Image: Screen shot from dashcom video,
which can be viewed in its entirety here.

7 responses

  1. Indeed. I find the mainstream media’s complacency especially scandalous.

    Who, in fact, forced the city’s hand into releasing the video? One Brandon Smith,
    a very young freelance journalist who worked doggedly to bring this evidence to light, eventually suing the city for its release.

    According to the Daily Southtown:

    “Who is Brandon Smith? He writes part-time for whoever will buy his work and also has worked in restaurant kitchens and drives for Uber to support himself.

    Smith broke this story without working for any news organization. In fact, this small-town Ohio native, who has set the Chicago’s political establishment on its ear, hasn’t even earned his bachelor’s degree yet.”

    http://www.chicagotribune.com/suburbs/daily-southtown/opinion/ct-sta-reeder-mcdonald-shooting-st-1203-20151202-story.html

    • The guy should be in line for a Pulitzer.

      The scandal illustrates the continuing salience of Hannah Arendt’s concept of the banality of evil.

      Just like Germans did when carrying out official Nazi policies, those involved in the Laquan McDonald case are going to argue that they were merely observing bureaucratic customs and precedents, that they were merely following orders or ‘doing their duty.’

      The city’s lawyer justified the pre-emptive settlement to McDonald’s family on the grounds that it would save the city a lot of money. Whereas police on the scene had been requesting a Tasar to subdue McDonald, they never got one; instead, he was shot. Alderman Ed Burke was subsequently recorded in the finance-committee meeting as observing, “It would appear had the Taser been available in this case, the taxpayers wouldn’t be shelling out $5 million.” While the aldermen of the finance committee were being being briefed on the unpleasantness and expense of the killing being discussed in a courtroom setting, they were also being plied with arguments having to do mainly with efficiency and money-saving. In the light of those considerations, their action could be seen as ‘responsible’ and ‘prudent.’ Unfortunately, this is a kind of deal involving police misconduct that the city has become all too accustomed to making.

  2. Please see the recent article in The University of Chicago Magazine Fall 2015, “Share and Protect” on the work of Craig Futterman in the Law School. The Law School’s Civil Rights and Police Accountability project represented Brandon Smith.

    • Thanks, Margie.
      Another video, showing the fatal police killing of Ronald Johnson, is also about to be released. Lawyers for the victim’s mother say the video will show her son was unarmed.

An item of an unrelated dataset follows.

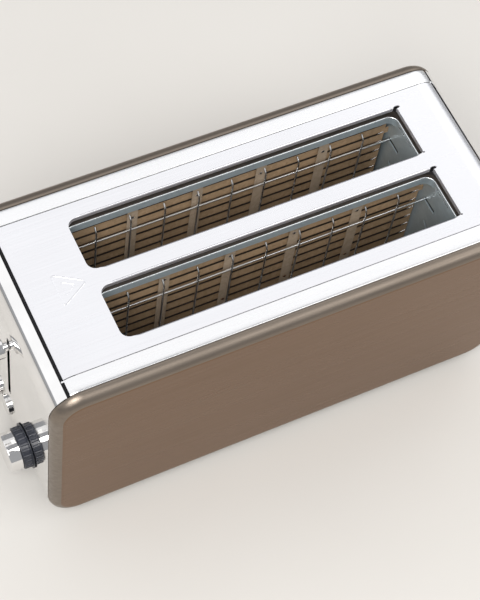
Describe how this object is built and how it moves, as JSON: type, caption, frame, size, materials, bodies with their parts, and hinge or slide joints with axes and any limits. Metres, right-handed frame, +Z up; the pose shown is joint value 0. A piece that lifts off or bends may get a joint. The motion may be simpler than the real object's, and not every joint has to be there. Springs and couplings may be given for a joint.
{
  "type": "long-slot toaster",
  "caption": "Long-slot electric toaster with a sprung bread lift, wire guides that close on the bread, a browning knob, push buttons and a pull-out crumb tray.",
  "frame": {"origin": "on the table under the middle of the whole object's bounding box", "axes": "+X along the body from the control end, with the lever and knob, to the far end with the crumb tray; +Y from the front panel to the back panel; +Z up"},
  "size_m": [0.412, 0.172, 0.1883],
  "materials": {
    "satin_steel": "satin, fine directional grain along the body",
    "pale_steel": "satin, paler than the deck",
    "polished_steel": "mirror polished",
    "warm_steel": "satin, warm grey-brown",
    "galvanised_sheet": "galvanised sheet, dull with faint spangle",
    "mica": "mica board, matt brown with a faint flake",
    "heating_ribbon": "oxidised resistance ribbon",
    "steel_wire": "bright drawn wire",
    "plain_steel": "plain sheet steel",
    "black_plastic": "matt moulded",
    "ring_plastic": "fine moulded texture",
    "nylon": "natural nylon",
    "copper_winding": "enamelled copper wire",
    "circuit_board": "glass-fibre board with solder mask",
    "foot_rubber": "matt moulded rubber"
  },
  "bodies": {
    "body": {"deck_plate": "satin_steel", "deck_rail_front": "pale_steel", "deck_rail_back": "pale_steel", "end_cover_left": "polished_steel", "end_cover_right": "polished_steel", "side_panel_front": "warm_steel", "side_panel_back": "warm_steel", "chamber_top": "galvanised_sheet", "chamber_end_left": "galvanised_sheet", "chamber_end_right": "galvanised_sheet", "chamber_shield_front": "galvanised_sheet", "chamber_shield_back": "galvanised_sheet", "spring_bracket": "galvanised_sheet", "heater_board_front": "mica", "heater_board_centre": "mica", "heater_board_back": "mica", "winding_front": "heating_ribbon", "winding_centre_front": "heating_ribbon", "winding_centre_back": "heating_ribbon", "winding_back": "heating_ribbon", "guide_rod": "steel_wire", "lift_spring": "steel_wire", "base_screw_1": "plain_steel", "base_screw_2": "plain_steel", "base_screw_3": "plain_steel", "base_screw_4": "plain_steel", "deck_frame": "black_plastic", "base_plate": "black_plastic", "potentiometer": "black_plastic", "cord_gland": "black_plastic", "terminal_block": "nylon", "electromagnet": "copper_winding", "control_board": "circuit_board", "foot_1": "foot_rubber", "foot_2": "foot_rubber", "foot_3": "foot_rubber", "foot_4": "foot_rubber"},
    "lift": {"lift_carriage": "plain_steel", "lever_handle": "polished_steel", "latch_armature": "plain_steel", "bread_lift_front": "plain_steel", "bread_lift_back": "plain_steel"},
    "guide_front_outer_wire": {"guide_front_outer": "steel_wire"},
    "guide_front_inner_wire": {"guide_front_inner": "steel_wire"},
    "guide_back_outer_wire": {"guide_back_outer": "steel_wire"},
    "guide_back_inner_wire": {"guide_back_inner": "steel_wire"},
    "knob": {"knob_ring": "ring_plastic", "knob_cap": "polished_steel", "knob_shaft": "nylon"},
    "first_button": {"button_1": "polished_steel"},
    "second_button": {"button_2": "polished_steel"},
    "third_button": {"button_3": "polished_steel"},
    "tray": {"crumb_tray": "plain_steel"}
  },
  "joints": [
    {"name": "lift_slide", "type": "slide", "parent": "body", "child": "lift", "axis": [0, 0, -1], "range_m": [0, 0.068], "stiffness_N_per_m": 60, "springref_m": -0.08, "deforming": ["lift_spring"]},
    {"name": "guide_front_outer_lean", "type": "hinge", "parent": "body", "child": "guide_front_outer_wire", "pos_m": [0.022, -0.0516, 0.038], "axis": [-1, 0, 0], "range_deg": [0, 6.5]},
    {"name": "guide_front_inner_lean", "type": "hinge", "parent": "body", "child": "guide_front_inner_wire", "pos_m": [0.022, -0.007, 0.038], "axis": [1, 0, 0], "range_deg": [0, 6.5]},
    {"name": "guide_back_outer_lean", "type": "hinge", "parent": "body", "child": "guide_back_outer_wire", "pos_m": [0.022, 0.0516, 0.038], "axis": [1, 0, 0], "range_deg": [0, 6.5]},
    {"name": "guide_back_inner_lean", "type": "hinge", "parent": "body", "child": "guide_back_inner_wire", "pos_m": [0.022, 0.007, 0.038], "axis": [-1, 0, 0], "range_deg": [0, 6.5]},
    {"name": "knob_turn", "type": "hinge", "parent": "body", "child": "knob", "pos_m": [-0.178, -0.036, 0.041], "axis": [1, 0, 0], "range_deg": [-135, 135]},
    {"name": "first_button_press", "type": "slide", "parent": "body", "child": "first_button", "axis": [1, 0, 0], "range_m": [0, 0.0015], "stiffness_N_per_m": 400, "springref_m": -0.002},
    {"name": "second_button_press", "type": "slide", "parent": "body", "child": "second_button", "axis": [1, 0, 0], "range_m": [0, 0.0015], "stiffness_N_per_m": 400, "springref_m": -0.002},
    {"name": "third_button_press", "type": "slide", "parent": "body", "child": "third_button", "axis": [1, 0, 0], "range_m": [0, 0.0015], "stiffness_N_per_m": 400, "springref_m": -0.002},
    {"name": "tray_slide", "type": "slide", "parent": "body", "child": "tray", "axis": [1, 0, 0], "range_m": [0, 0.3]}
  ],
  "couplings": [
    {"joint": "guide_front_outer_lean", "follows": "lift_slide", "rad_per_m": 1.665},
    {"joint": "guide_front_inner_lean", "follows": "lift_slide", "rad_per_m": 1.665},
    {"joint": "guide_back_outer_lean", "follows": "lift_slide", "rad_per_m": 1.665},
    {"joint": "guide_back_inner_lean", "follows": "lift_slide", "rad_per_m": 1.665}
  ]
}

  3. Craig Futterman is one of the few heroes in this sorry situation. He did indeed help Brandon Smith file his lawsuit to force the city to release the L. MacDonald video. Together with Jamie Kalven, also of the University of Chicago, Futterman also runs the Invisible Institute, a non-profit journalistic production company on the South Side of Chicago. Their Citizen Police Data Project and Youth/Police Project are gathering important information on the relationship between police and Chicago communities, in order to help hold institutions accountable.

    http://invisible.institute/about/

    I heard Futterman speak a few months ago at an event where he screened video of Chicago teenagers recounting their everyday encounters with the police. Powerful.

  4. Susan, a very well written and powerful essay ! . . . I was watching Chicago Tonight yesterday and all the panelists ( 4 ), who have been covering Chicago news for decades, agreed that the McDonald murder coverup is the very worst of the worst they have ever “seen.” The corruption is, as you say, so horribly blatant, from the cop on the street to the top of the city’s political hierarchy. The situation is horrible, awful and terrible. . . . Just today The Tribune reports on its front page the details of Van Dyke’s official report after he shot McDonald sixteen times; it is nothing but one lie after another, the video cam proving it. . . . I hope you will write more about this ongoing tragedy.

    • The mayor will try to put it all on the police department, though he actively covered up what had happened in order to get something he wanted for himself, which was re-election. I have lost all trust in him. He is neither honest or courageous.